When Mortal Kombat creator Ed Boon confirmed that the next Mortal Kombat game would take a trip back to the blood-stained fields of M-rated games after a T-rated departure in Mortal Kombat vs. DC Universe, I thought that was about enough to satisfy any Kombat fans with doubts about the next game. Apparently, however, publisher Warner Bros. wants this game to do more than be gory and thrill youth desensitized to the sight of spines being ripped out of bodies whole.
According to this job listing over at Time Warner, the publisher, which recently acquired the majority of Midway's intellectual properties, Kombat included, the next game will look to "position Mortal Kombat as the 'gold standard' for network play," and an engineer is sought who "wants to push the boundaries of what is possible with online interaction."

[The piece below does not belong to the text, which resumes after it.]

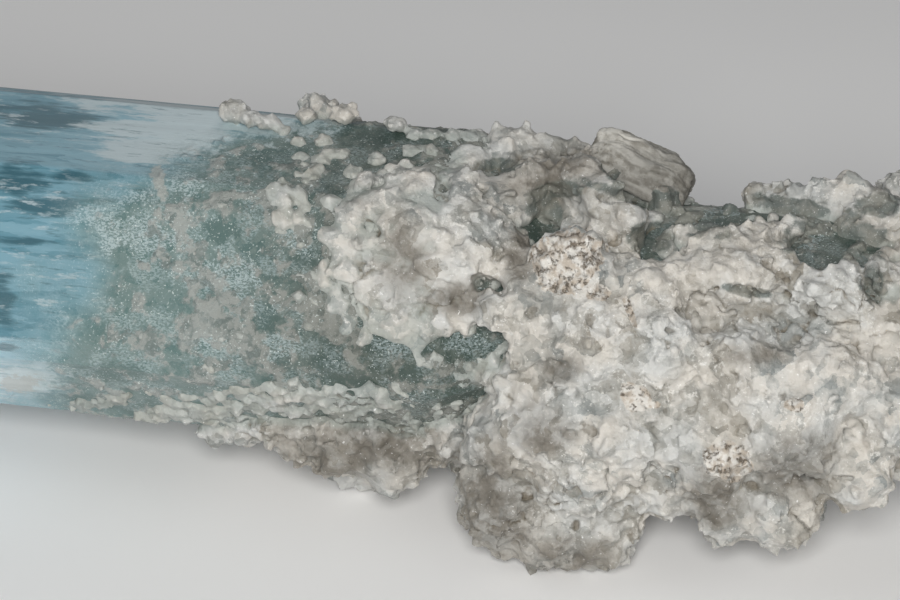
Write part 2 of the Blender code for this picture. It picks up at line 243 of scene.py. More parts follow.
def polar(points):
    """(along, turn, out) of an array of points."""
    down, up = AXIS_Y - points[:, 1], points[:, 2] - AXIS_HEIGHT
    return points[:, 0] - TIP_X, np.degrees(np.arctan2(up, down)), np.hypot(down, up)


def edge_at(pairs, turn):
    """How far along an edge lies at each turn, from its pairs of turn and along."""
    turns, places = np.array(pairs, float).T
    return np.interp(turn, turns, places)


def axes_at(turn):
    """Axes along the prism, round it and out of it."""
    length, out = Vector((1, 0, 0)), outward(turn)
    return Matrix((length, out.cross(length), out)).transposed()


def from_polar(along, turn, out):
    angle = np.radians(turn)
    return np.stack([TIP_X + along, AXIS_Y - out * np.cos(angle), AXIS_HEIGHT + out * np.sin(angle)], -1)


# ---- the camera, and places as it sees them --------------------------------------------------

VIEW_AZIMUTH = 11.3
VIEW_ELEVATION = 30.0
VIEW_DISTANCE = 380.0
AIM_ALONG = 63.9
AIM_DROP = 1.0
VIEW_WIDTH = 90.0
SENSOR = 36.0
FRAME_WIDTH = 900
FRAME_HEIGHT = 600

# Marks on the specimen, each an ellipse in the 900 by 600 frame: centre x and y, half-width,
# half-height, tilt in degrees.
CRUST_WINDOWS = (
    (488, 285, 21, 11, -25), (372, 232, 4, 12, 30), (655, 238, 18, 18, 20), (704, 208, 42, 17, -4),
    (790, 209, 50, 12, -8), (822, 242, 32, 22, 0), (862, 254, 14, 12, 0), (869, 286, 7, 18, 20),
    (452, 245, 5, 4, 0), (492, 168, 9, 7, 0), (446, 184, 6, 4, 0), (632, 197, 34, 8, -12),
    (470, 352, 40, 26, 0), (466, 397, 34, 9, 0), (486, 412, 9, 12, 0), (745, 288, 20, 4, -12),
)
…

Now this could just be big talk to get would be applicants excited about working on Mortal Kombat, or it could be an example of some serious ambition. Mortal Kombat vs. DC Universe had perfectly functional if rudimentary online play - I thought it was plenty satisfactory, and I'm not exactly sure how you could push it any further.
Warner Bros. obviously thinks otherwise. They conclude the posting by saying that the lucky person who gets this job will be "owning the final implementation of brand-new features that will revolutionize online play." Short of having the characters pop out of your TV and into your living room, I'm not sure what this could mean.